Sourate 83 Al-Moutaffifîne (Les Fraudeurs) (5/5)

Tafsir du Saint Coran (articles)

Verset 31et, retournant dans leurs familles, ils retournaient en plaisantant

وَإِذَا ٱنقَلَبُوٓاْ إِلَىٰٓ أَهۡلِهِمُ ٱنقَلَبُواْ فَكِهِينَ 

Dieu a choisi de répéter le verbe « retourner » dans ce verset ; Il aurait pu simplifier la tournure : « et en retournant dans leur famille ils plaisantaient ». La réitération permet de consolider le portrait de ces moqueurs dans l’esprit du lecteur : il imagine aisément la scène qui met en exergue le caractère hautain de ces personnes. En outre, cela montre que non seulement les infidèles raillaient allègrement les croyants auprès de leur famille, mais qu’ils s’en donnaient à cœur joie également sur le chemin qui les conduisait chez eux.

Après avoir nourri leur complexe de supériorité en se moquant hardiment des musulmans, ces criminels retournent chez eux satisfaits de leur outrage, sans être accablés par le moindre remords.

Ibnou-l-Qa‘qâ‘, Hafç, Al-A‘raj et As-Salmî ont lu « fakihîn : فَكِهين » sans prolongement, tandis que les autres lecteurs ont prononcé « fâkihîn : فاكِهين » avec allongement. Certains exégètes ont expliqué que ces deux mots étaient équivalents, comme le sont « tami‘ : طَمِع » et « tâmi‘ : طامِع » (signifiant cupide).
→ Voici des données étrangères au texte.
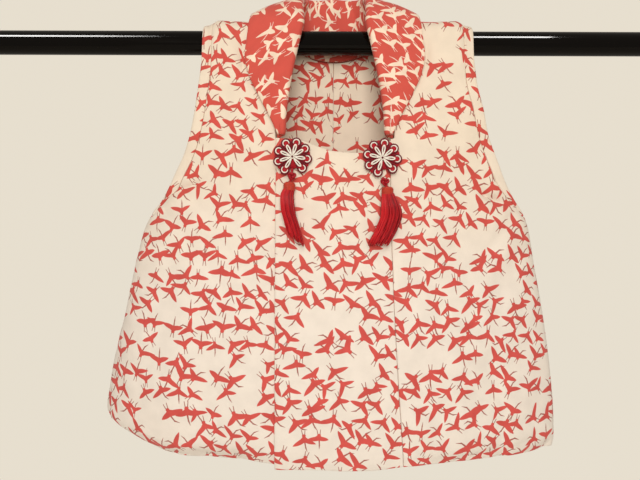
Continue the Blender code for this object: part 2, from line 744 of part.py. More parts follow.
def head_y(head):
    """The depth of a tassel head's middle."""
    return seat(head.x, head.z, HEAD_HALF_WIDTH, head.half_height) - HEAD_HALF_DEPTH


def tassel_head(head):
    """The wrapped head, a barrel with flat ends."""
    turn = np.arange(HEAD_SIDES) * 2 * math.pi / HEAD_SIDES
    rings = []
    for row in HEAD_PROFILE:
        x = head.x + HEAD_HALF_WIDTH * row.width * np.cos(turn)
        y = head_y(head) + HEAD_HALF_DEPTH * row.width * np.sin(turn)
        z = np.full_like(x, head.z + head.half_height * (1 - 2 * row.down))
        rings.append(np.stack([x, y, z], axis=-1))
    return rings_mesh("head", np.array(rings))


def strand(ornament, angle, share, end_z):
    """One strand, from its root in the head to its end. share is how far out in the skirt it is."""
    head = ornament.head
    root_z = head.z - head.half_height * ROOT_DOWN
    down = np.linspace(0, 1, STRAND_STEPS + 1)
    z = root_z + (end_z - root_z) * down
    opened = smooth_step(down, 0, 0.4)
    middle = column(ornament.skirt, "down", "x", down)
    x = middle + math.cos(angle) * share * column(ornament.skirt, "down", "half_width", down)
    hung = [seat(at_x, at_z, SKIRT_REACH, SKIRT_REACH) - SKIRT_BACK for at_x, at_z in zip(middle, z)]
    half_depth = ROOT_HALF_DEPTH + (SKIRT_HALF_DEPTH - ROOT_HALF_DEPTH) * opened
    y = head_y(head) * (1 - opened) + np.array(hung) * opened + math.sin(angle) * share * half_depth
    radius = STRAND_RADIUS + STRAND_SWELL * opened
    corners = []
    for k in range(STRAND_SIDES):
        turn = angle + k * 2 * math.pi / STRAND_SIDES
        corners.append(np.stack([x + radius * math.cos(turn), y + radius * math.sin(turn), z], axis=-1))
    return rings_mesh("strand", np.stack(corners, axis=1))


def tassel(ornament, look):
    """A head, and strands that are rooted in it and stand apart below."""
    draw = np.random.default_rng(STRAND_SEED)
    shape = bmesh.new()
    for ring in STRAND_RINGS:
        for i in range(ring.strands):
            angle = 2 * math.pi * (i + ring.share) / ring.strands
            slant = ornament.head.slant * math.cos(angle) * ring.share
            end_z = ornament.head.end_z - slant + draw.uniform(0, STRAND_UNEVEN)
            shape.from_mesh(strand(ornament, angle, ring.share, end_z))
    mesh = bpy.data.meshes.new("strands")
    shape.to_mesh(mesh)
    shape.free()
    head = bpy.data.objects.new("head", tassel_head(ornament.head))
    strands = bpy.data.objects.new("strands", mesh)
    for piece in (head, strands):
        bpy.context.scene.collection.objects.link(piece)
    union = head.modifiers.new("strands", "BOOLEAN")
    union.operation = "UNION"
    union.object = strands
    joined = head.evaluated_get(bpy.context.evaluated_depsgraph_get())
    mesh = bpy.data.meshes.new_from_object(joined)
    bpy.data.objects.remove(strands)
    bpy.data.objects.remove(head)
    return add_object("tassel_" + ornament.name, mesh, look)


def main():
    for old in list(bpy.data.objects):
        bpy.data.objects.remove(old)
    print_cream = material("print_cream", (0.90, 0.80, 0.66), 0.8)
    print_red = material("print_red", (0.78, 0.10, 0.07), 0.8)
    cord_white = material("cord_white", (0.88, 0.80, 0.68), 0.6)
    silk_crimson = material("silk_crimson", (0.55, 0.02, 0.03), 0.5)
    gloss_black = material("gloss_black", (0.008, 0.008, 0.008), 0.2)
    rod(gloss_black)
    body(-1, "body_right", print_cream)
    body(1, "body_left", print_cream)
    armhole_band(-1, "armhole_band_right", print_cream)
    armhole_band(1, "armhole_band_left", print_cream)
    front_band("front_band_left", 1, BAND_FREE_X, overlap_top, LAYER_STEP, BAND_HANG, print_cream)
    front_band("front_band_right", -1, UNDER_FREE_X, under_top, 0, 0, print_cream)
    collar(print_red)
    for ornament in ORNAMENTS:
        flower(ornament, cord_white)
        knot(ornament, silk_crimson)
        tassel(ornament, silk_crimson)


main()
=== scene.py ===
"""The looks of a child's wadded hifu vest, hung by its shoulders on a round rod.

The origin is on the rod's axis at the vest's centre line. +X is the wearer's left, the front
faces -Y and +Z is up. All sizes are in metres. The cloth has its own coordinates, as in the
part's source: x across, and drop along the cloth, 0 on the shoulder ridge, negative down the
front and positive down the back.
"""

import json
import math
from collections import namedtuple
from functools import reduce

import bmesh
import bpy
import numpy as np
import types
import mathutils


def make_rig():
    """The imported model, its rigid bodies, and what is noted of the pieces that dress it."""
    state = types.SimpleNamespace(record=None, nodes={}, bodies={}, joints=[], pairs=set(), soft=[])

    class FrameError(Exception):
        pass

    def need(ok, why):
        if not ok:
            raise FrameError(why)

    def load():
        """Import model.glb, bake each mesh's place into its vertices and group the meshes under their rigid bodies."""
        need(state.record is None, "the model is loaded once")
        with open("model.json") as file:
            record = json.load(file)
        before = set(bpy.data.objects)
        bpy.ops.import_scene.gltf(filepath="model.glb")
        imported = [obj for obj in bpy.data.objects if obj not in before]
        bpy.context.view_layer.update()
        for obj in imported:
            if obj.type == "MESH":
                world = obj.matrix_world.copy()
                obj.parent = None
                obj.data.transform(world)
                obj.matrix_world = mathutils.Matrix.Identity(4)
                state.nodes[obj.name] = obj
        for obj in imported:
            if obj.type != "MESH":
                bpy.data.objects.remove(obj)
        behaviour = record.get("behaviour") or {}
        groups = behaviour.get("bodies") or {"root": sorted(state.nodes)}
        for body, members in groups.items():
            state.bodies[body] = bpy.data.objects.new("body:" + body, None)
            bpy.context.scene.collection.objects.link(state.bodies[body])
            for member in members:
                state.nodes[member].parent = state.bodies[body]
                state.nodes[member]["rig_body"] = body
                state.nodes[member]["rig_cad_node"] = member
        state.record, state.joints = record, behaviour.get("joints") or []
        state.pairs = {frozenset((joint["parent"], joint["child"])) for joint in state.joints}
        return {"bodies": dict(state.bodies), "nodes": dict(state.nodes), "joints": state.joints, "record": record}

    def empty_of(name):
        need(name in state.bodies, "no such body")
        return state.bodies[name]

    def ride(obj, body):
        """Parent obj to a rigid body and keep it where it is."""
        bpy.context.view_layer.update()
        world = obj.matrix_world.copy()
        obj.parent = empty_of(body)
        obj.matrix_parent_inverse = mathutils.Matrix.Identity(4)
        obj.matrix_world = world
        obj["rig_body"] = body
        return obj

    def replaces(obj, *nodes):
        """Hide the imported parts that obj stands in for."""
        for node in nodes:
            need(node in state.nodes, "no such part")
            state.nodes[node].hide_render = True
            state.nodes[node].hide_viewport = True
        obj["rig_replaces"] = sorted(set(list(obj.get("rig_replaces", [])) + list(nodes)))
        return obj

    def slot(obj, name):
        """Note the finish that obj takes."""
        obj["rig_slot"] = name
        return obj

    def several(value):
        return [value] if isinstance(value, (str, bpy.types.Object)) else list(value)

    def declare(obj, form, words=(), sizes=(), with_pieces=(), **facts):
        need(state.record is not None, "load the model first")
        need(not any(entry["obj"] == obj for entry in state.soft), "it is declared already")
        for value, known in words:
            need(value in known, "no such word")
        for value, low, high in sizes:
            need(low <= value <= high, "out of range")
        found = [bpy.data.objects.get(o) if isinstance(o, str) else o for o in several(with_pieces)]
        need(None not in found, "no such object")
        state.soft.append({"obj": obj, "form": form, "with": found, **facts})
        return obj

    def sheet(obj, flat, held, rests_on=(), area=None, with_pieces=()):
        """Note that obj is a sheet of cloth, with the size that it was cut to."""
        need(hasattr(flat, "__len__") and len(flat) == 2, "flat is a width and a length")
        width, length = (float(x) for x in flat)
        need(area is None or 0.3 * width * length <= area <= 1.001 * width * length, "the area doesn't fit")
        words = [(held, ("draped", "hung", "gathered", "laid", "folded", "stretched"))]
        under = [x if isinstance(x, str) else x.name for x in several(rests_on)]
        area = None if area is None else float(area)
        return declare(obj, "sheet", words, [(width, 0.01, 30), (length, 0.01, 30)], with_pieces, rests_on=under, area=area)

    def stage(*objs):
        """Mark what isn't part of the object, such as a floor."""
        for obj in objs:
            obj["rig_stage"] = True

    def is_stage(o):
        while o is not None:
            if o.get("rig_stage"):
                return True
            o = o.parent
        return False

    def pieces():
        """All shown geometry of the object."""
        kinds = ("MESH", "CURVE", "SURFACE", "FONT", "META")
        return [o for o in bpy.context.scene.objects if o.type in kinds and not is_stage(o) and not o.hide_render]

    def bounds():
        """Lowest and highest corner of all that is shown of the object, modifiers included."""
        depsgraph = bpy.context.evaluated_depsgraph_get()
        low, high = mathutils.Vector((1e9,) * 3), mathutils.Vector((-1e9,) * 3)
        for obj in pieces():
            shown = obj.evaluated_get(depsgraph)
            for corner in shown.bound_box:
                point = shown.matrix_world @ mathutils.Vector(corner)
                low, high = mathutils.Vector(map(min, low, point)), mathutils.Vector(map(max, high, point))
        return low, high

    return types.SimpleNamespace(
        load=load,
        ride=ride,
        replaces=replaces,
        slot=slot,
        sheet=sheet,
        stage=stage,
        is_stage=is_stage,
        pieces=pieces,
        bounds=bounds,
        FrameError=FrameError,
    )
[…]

Toutefois, quelques-uns discernent une divergence entre ces deux termes, car « al-fakihou : الفَكِهُ » signifie « l’orgueilleux, le prétentieux », alors que « al-fâkihou : الفَاكِهُ » « le satisfait, le comblé ». Ces deux significations sont tout à fait appropriées dans ce verset,  puisque d’une part ce criminel éprouve un profond contentement en se moquant des musulmans, d’autre part il affiche un mépris manifeste empli d’orgueil à leur égard.

 

Verset 32 : et les voyant, ils disaient : « Ce sont vraiment ceux-là les égarés »

وَإِذَا رَأَوۡهُمۡ قَالُوٓاْ إِنَّ هَـٰٓؤُلَآءِ لَضَآلُّونَ 

 

Non seulement ces criminels raillaient les croyants par des gestes témoignant clairement de leur bassesse, mais ils se permettaient également de les juger selon des critères farfelus et distinguaient de fait le guidé de l’égaré. L’esprit humain révèle ses limites et son aveuglement lorsque les critères d’évaluation de la guidance sont bousculés.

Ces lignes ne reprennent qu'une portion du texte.